O ministro da Educação, Fernando Haddad, falou à ISTOÉ sobre os reflexos do exame nas escolas.

ISTOÉ – Por que só agora, 11 anos após sua criação, o Enem chegou a esse novo formato?
Fernando Haddad –
O Enem, no seu formato original, falhou no seu principal propósito, que era acabar com o vestibular tradicional. As principais universidades não viam o Enem como um instrumento adequado para seus processos seletivos nem os secretários estaduais viam no exame o formato adequado para orientar o currículo do ensino médio. Daí a mudança foi necessária e, em minha opinião, recebeu apoio em função de ter sido um formato negociado, tanto com os secretários estaduais quanto com os reitores.

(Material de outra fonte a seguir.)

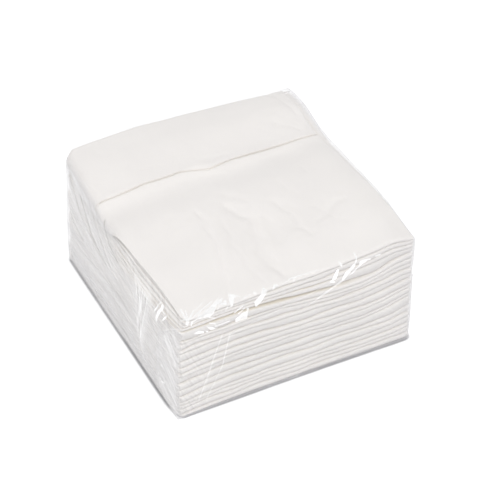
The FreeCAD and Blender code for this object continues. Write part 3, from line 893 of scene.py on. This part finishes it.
def clear_film():
    """Thin clear film: what is behind it shows, the more so the squarer it is looked at, and the rest is
    mirrored: 5 % head on and all of it edge on. Where doubled or scuffed it is a little milky. Its creases
    get a painted grey shade, and its puckers and light streaks painted white highlights, mirrored white."""
    made = bpy.data.materials.new("clear_film")
    made.use_nodes = True
    tree = made.node_tree
    nodes, links = tree.nodes, tree.links
    nodes.remove(nodes["Principled BSDF"])

    def level(name):
        source = nodes.new("ShaderNodeAttribute")
        source.attribute_name = name
        return source.outputs["Fac"]

    def mixed(share, first, second):
        mix = added(tree, "MixShader", {"Fac": share})
        links.new(first, mix.inputs[1])
        links.new(second, mix.inputs[2])
        return mix.outputs["Shader"]

    facing = added(tree, "LayerWeight", {"Blend": 0.5})
    share = nodes.new("ShaderNodeMath")
    share.operation = "MULTIPLY_ADD"
    share.inputs[1].default_value = 0.95
    share.inputs[2].default_value = 0.05
    links.new(joined(tree, "POWER", facing.outputs["Facing"], 5), share.inputs[0])
    clear = nodes.new("ShaderNodeBsdfTransparent")
    gloss = added(tree, "BsdfGlossy", {"Roughness": 0.07, "Color": (1, 1, 1, 1)})
    skin = mixed(share.outputs["Value"], clear.outputs["BSDF"], gloss.outputs["BSDF"])

    # Painted streaks: noise that changes fast across them and slowly along them, its upper part a
    # painted white highlight, its lower part painted shade.
    upright = nodes.new("ShaderNodeSeparateXYZ")
    links.new(nodes.new("ShaderNodeTexCoord").outputs["Object"], upright.inputs["Vector"])
    slow = joined(tree, "MULTIPLY", upright.outputs["Z"], 75)
    at = added(tree, "CombineXYZ", {"X": level("across"), "Y": slow}).outputs["Vector"]
    grain = added(tree, "TexNoise", {"Vector": at, "Scale": 0.62, "Detail": 3, "Roughness": 0.62})

    def banded(low, high, strength):
        band = mapped(tree, grain.outputs["Fac"], low, high, 0, strength)
        return joined(tree, "MULTIPLY", band.outputs["Result"], level("streaks"))

    painted_light_streak = banded(0.44, 0.66, 0.18)
    # There is no painted dark streak where the painted light ones are strong.
    fading = nodes.new("ShaderNodeMath")
    fading.operation = "SUBTRACT"
    fading.use_clamp = True
    fading.inputs[0].default_value = 1.6
    links.new(level("streaks"), fading.inputs[1])
    painted_dark_streak = joined(tree, "MULTIPLY", banded(0.46, 0.34, 0.10), fading.outputs["Value"])

    # Painted shade: the milk goes grey in the creases and the dark streaks.
    paler = joined(tree, "SUBTRACT", level("pale"), joined(tree, "MULTIPLY", painted_dark_streak, painted_dark_streak))
    paler = joined(tree, "SUBTRACT", paler, painted_dark_streak)
    tone = tinted(tree, paler, (0.38, 0.37, 0.35, 1), (0.90, 0.892, 0.915, 1))
    milk = added(tree, "BsdfDiffuse", {"Color": tone})
    milky = mixed(joined(tree, "ADD", level("haze"), painted_dark_streak), skin, milk.outputs["BSDF"])

    # Painted highlights: the puckers and light streaks are mixed to a white mirror.
    sharp = mapped(tree, level("edge"), 0.32, 0.68)
    gleaming = joined(tree, "MULTIPLY", sharp.outputs["Result"], level("gleam"))
    white = added(tree, "BsdfGlossy", {"Roughness": 0.07, "Color": (1, 1, 1, 1)})
    whole = mixed(joined(tree, "MAXIMUM", gleaming, painted_light_streak), milky, white.outputs["BSDF"])
    links.new(whole, nodes["Material Output"].inputs["Surface"])
    return made


film.data.materials.append(clear_film())
# So thin and clear a film lets the light through to the paper and throws no shadow.
film.visible_shadow = False
film.visible_diffuse = False
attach(film, "root")
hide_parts("film_wrap")


# ------------------------------------------------------------- floor, light and camera
# The pack stands on a plain white floor in a white light tent, with three small lamps that
# light the paper. The floor carries a painted contact shadow: its colour and glow darken with ambient
# occlusion right under the pack's edge.
floor_mesh = bpy.data.meshes.new("floor")
floor_mesh.from_pydata([(-8, -8, 0), (8, -8, 0), (8, 8, 0), (-8, 8, 0)], [], [(0, 1, 2, 3)])
floor = placed("floor", floor_mesh)


def seen_directly(tree):
    """1 for what the camera sees, straight, mirrored or through the film, and 0 for light on its way."""
    path = tree.nodes.new("ShaderNodeLightPath").outputs
    seen = joined(tree, "MAXIMUM", path["Is Camera Ray"], path["Is Glossy Ray"])
    return joined(tree, "MAXIMUM", seen, path["Is Transmission Ray"])


floor_paint = bpy.data.materials.new("floor_paint")
floor_paint.use_nodes = True
tree = floor_paint.node_tree
paint = tree.nodes["Principled BSDF"]
paint.inputs["Roughness"].default_value = 0.9
paint.inputs["Specular IOR Level"].default_value = 0.1
# Painted contact shadow: ambient occlusion darkens the floor's colour and its glow for the camera.
contact_shadow = added(tree, "AmbientOcclusion", {"Distance": 0.0039})
contact_shadow.samples = 16
unshadowed = mapped(tree, contact_shadow.outputs["AO"], 0.62, 0.94)
unshadowed.interpolation_type = "SMOOTHSTEP"
shadow_tint = tinted(tree, unshadowed.outputs["Result"], (0.30, 0.30, 0.31, 1), (0.52, 0.52, 0.53, 1))
tree.links.new(shadow_tint, paint.inputs["Base Color"])
level = joined(tree, "MULTIPLY", seen_directly(tree), unshadowed.outputs["Result"])
paint.inputs["Emission Color"].default_value = (1, 1, 1, 1)
tree.links.new(joined(tree, "MULTIPLY", level, 0.7), paint.inputs["Emission Strength"])
floor.data.materials.append(floor_paint)

world = bpy.data.worlds.new("studio")
bpy.context.scene.world = world
world.use_nodes = True
tree = world.node_tree
tent = mapped(tree, seen_directly(tree), 0, 1, 0.585)
backdrop = tree.nodes["Background"]
backdrop.inputs["Color"].default_value = (1, 1, 1, 1)
tree.links.new(tent.outputs["Result"], backdrop.inputs["Strength"])


def turned_to(place, aim):
    """The turn that makes a lamp or camera at a place look at the aim."""
    return (Vector(aim) - Vector(place)).to_track_quat("-Z", "Y").to_euler()


def softbox(name, place, size, power):
    """A square lamp at a place, turned to face the pack, that the film doesn't mirror."""
    lamp = bpy.data.lights.new(name, "AREA")
    lamp.shape = "SQUARE"
    lamp.size = size
    lamp.energy = power
    stand = placed(name, lamp)
    stand.visible_glossy = False
    stand.location = place
    stand.rotation_euler = turned_to(place, (0, 0, 0.05))


softbox("lamp_key", (-0.45, -1.45, 2.0), 0.6, 23.3)
softbox("lamp_front", (0.5, -1.1, 1.8), 0.4, 1.5)
softbox("lamp_left", (-1.7, 0.5, 1.1), 0.4, 2.3)

camera = bpy.data.cameras.new("camera")
camera.lens = 158.4
camera.sensor_width = 36
camera.clip_start = 0.05
camera.clip_end = 50
eye = placed("camera", camera)
eye.location = (-0.4790, -0.9745, 0.9841)
eye.rotation_euler = turned_to(eye.location, (0.00827, -0.00434, 0.04106))
bpy.context.scene.camera = eye

bpy.context.scene.view_settings.view_transform = "Standard"
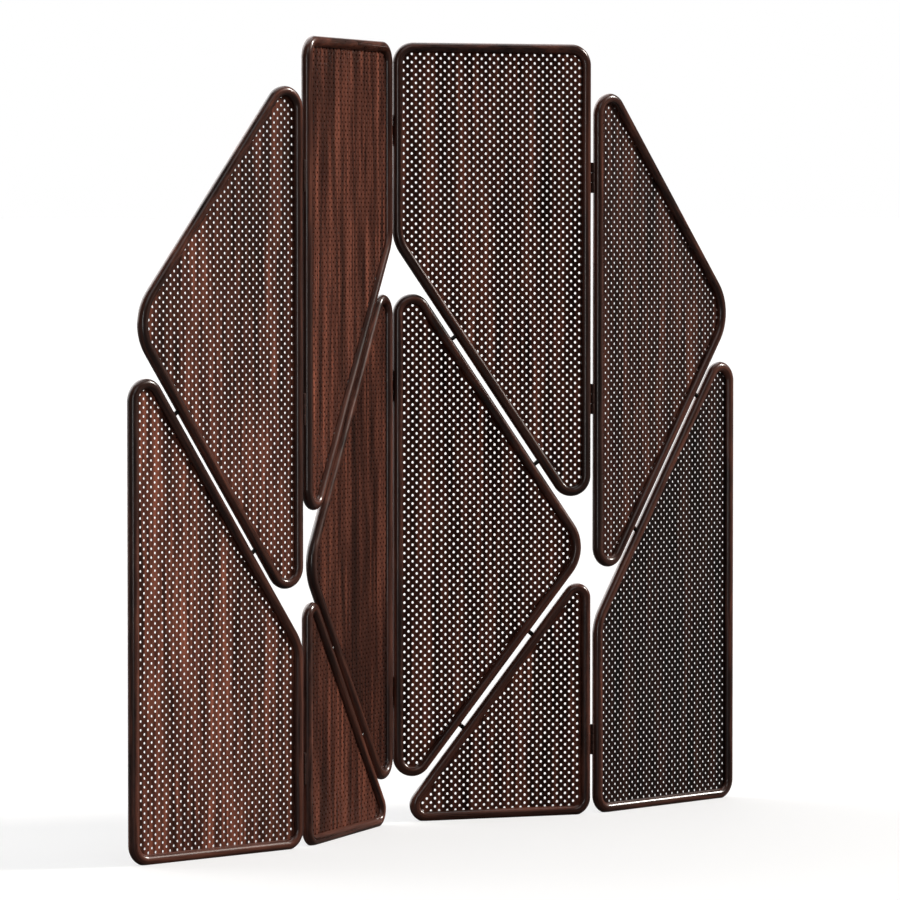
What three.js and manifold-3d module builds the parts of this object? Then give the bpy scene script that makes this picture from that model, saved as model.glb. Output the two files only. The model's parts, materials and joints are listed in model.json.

ISTOÉ – Algumas universidades, como o ITA, dizem que não vão aderir porque sua seleção dá certo. Em quanto tempo acredita que todas participarão?
Haddad
– Estamos prevendo para as universidades federais um processo de transição de três anos. Nesse primeiro ano, 50 instituições vão utilizar o Enem como fase única e 26 universidades públicas vão usá-lo como componente da nota. Compreendo que algumas instituições, por adotarem um processo seletivo adequado aos seus propósitos, não tenham a intenção, nesse momento, de fazer do Enem a base de seu processo seletivo

“Hoje, em virtude do conteúdo excessivo, os professores têm pouca condição de aprofundar as disciplinas”

ISTOÉ – O sr. acredita que o conceito do novo Enem vai mudar o jeito de as escolas ensinarem?
Haddad –
Não tenho dúvida de que vai reorientar o ensino médio, fazendo com que diminua o conteúdo e permita o aprofundamento dos temas pertinentes a essa etapa de ensino. Hoje, em virtude do conteúdo excessivo, os professores têm pouca condição de aprofundar as disciplinas porque o currículo do ensino médio acabou se tornando uma espécie de sobreposição de programas de vestibular. É praticamente impossível não lançar mão de decorebas, fórmulas, etc., para dar conta da abrangência dos conteúdos que são cobrados nos milhares de vestibulares que ocorrem no País.

ISTOÉ – Quanto tempo a educação brasileira levará para mudar para melhor, graças ao novo conceito?
Haddad –
Minha expectativa é que o início da mudança ocorra a partir da adesão das universidades. Dependemos dessa adesão, para que o ensino médio consiga respirar aliviado, para cobrir um conteúdo mais inteligente, mais instigante. A velocidade da transição vai determinar a da mudança

“Desde que as notas médias do Enem por escola foram divulgadas começou um movimento de adaptação”

ISTOÉ – Muitas escolas de elite que não se saíram bem na avaliação de 2007 subiram dezenas de posições em 2009. Como isso foi possível?
Haddad –
Na interlocução com diretores de escolas particulares e públicas, percebemos que, desde que as notas médias do Enem por escola foram divulgadas pela primeira vez, em 2006, começou um movimento de adaptação das instituições de ensino.

ISTOÉ – Os alunos de escolas públicas não continuam em desvantagem, já que o problema é a qualidade do ensino nessas instituições?
Haddad
– Em primeiro lugar, as escolas públicas têm um investimento por aluno equivalente a 10% do que se investe em média no estudante de escola privada. E recebem o aluno em condições socioeconômicas muito mais desfavoráveis. A família é um determinante da educação dos filhos. A distância existe, mas entendo que é superável. Fixamos metas até 2022 para que a escola pública se equipare em qualidade à escola particular – que atende apenas 12% da população.